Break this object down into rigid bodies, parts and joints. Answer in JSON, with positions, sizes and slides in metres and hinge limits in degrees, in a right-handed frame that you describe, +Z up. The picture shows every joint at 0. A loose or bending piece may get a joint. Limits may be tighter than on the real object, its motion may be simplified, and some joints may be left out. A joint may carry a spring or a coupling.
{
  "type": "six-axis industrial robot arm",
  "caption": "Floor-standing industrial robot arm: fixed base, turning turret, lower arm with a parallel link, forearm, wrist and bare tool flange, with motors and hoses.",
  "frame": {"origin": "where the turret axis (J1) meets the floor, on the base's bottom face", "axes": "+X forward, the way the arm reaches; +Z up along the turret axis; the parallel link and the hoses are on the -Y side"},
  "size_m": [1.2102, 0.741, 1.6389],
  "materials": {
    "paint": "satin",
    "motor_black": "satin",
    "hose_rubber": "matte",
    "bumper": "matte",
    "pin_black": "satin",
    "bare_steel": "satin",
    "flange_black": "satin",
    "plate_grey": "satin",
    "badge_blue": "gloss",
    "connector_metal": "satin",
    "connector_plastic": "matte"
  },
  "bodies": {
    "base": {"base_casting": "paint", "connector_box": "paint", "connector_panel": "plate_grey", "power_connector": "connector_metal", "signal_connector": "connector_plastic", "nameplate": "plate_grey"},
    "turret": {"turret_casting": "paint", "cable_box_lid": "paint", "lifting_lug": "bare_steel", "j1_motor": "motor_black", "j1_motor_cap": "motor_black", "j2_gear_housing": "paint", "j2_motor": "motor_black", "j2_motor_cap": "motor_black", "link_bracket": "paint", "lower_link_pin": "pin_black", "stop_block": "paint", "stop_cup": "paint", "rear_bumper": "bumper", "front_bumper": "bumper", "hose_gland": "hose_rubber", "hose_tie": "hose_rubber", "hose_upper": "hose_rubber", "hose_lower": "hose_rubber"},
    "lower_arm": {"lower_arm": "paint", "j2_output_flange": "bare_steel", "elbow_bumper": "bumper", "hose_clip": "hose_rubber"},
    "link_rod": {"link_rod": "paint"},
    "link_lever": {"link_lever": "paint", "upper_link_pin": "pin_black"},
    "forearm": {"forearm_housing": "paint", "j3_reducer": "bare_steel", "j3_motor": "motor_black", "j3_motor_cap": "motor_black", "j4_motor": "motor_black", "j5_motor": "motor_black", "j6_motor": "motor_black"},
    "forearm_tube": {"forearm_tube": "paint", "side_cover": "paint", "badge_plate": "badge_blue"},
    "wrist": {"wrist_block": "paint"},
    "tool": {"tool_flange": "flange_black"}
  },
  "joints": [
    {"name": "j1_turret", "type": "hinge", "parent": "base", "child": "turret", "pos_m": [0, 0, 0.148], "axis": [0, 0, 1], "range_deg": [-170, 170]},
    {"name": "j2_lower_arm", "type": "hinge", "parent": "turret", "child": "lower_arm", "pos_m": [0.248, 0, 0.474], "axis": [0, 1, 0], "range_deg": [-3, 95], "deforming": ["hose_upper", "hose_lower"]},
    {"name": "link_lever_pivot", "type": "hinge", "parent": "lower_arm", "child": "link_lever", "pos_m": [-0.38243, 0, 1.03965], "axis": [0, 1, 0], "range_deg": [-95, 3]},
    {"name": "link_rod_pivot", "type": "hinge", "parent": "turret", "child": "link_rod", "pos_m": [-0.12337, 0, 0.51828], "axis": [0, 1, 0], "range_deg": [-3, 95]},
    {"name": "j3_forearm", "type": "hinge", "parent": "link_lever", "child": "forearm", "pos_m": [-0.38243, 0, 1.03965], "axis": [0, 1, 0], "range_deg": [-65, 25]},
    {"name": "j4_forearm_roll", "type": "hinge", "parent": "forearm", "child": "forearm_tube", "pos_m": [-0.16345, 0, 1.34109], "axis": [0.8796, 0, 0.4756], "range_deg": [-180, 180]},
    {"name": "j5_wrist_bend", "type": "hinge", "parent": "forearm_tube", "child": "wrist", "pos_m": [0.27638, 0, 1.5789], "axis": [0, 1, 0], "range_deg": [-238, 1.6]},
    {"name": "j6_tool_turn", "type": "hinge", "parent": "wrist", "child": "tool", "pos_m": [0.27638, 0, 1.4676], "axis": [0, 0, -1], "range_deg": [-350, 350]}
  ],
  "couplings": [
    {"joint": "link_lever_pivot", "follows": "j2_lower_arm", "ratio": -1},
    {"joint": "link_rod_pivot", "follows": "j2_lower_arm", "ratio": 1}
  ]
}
====
Copy out every line from the data above that has "bodies" in it.

CORRECT RESPONSE »
Break this object down into rigid bodies, parts and joints. Answer in JSON, with positions, sizes and slides in metres and hinge limits in degrees, in a right-handed frame that you describe, +Z up. The picture shows every joint at 0. A loose or bending piece may get a joint. Limits may be tighter than on the real object, its motion may be simplified, and some joints may be left out. A joint may carry a spring or a coupling.
  "bodies": {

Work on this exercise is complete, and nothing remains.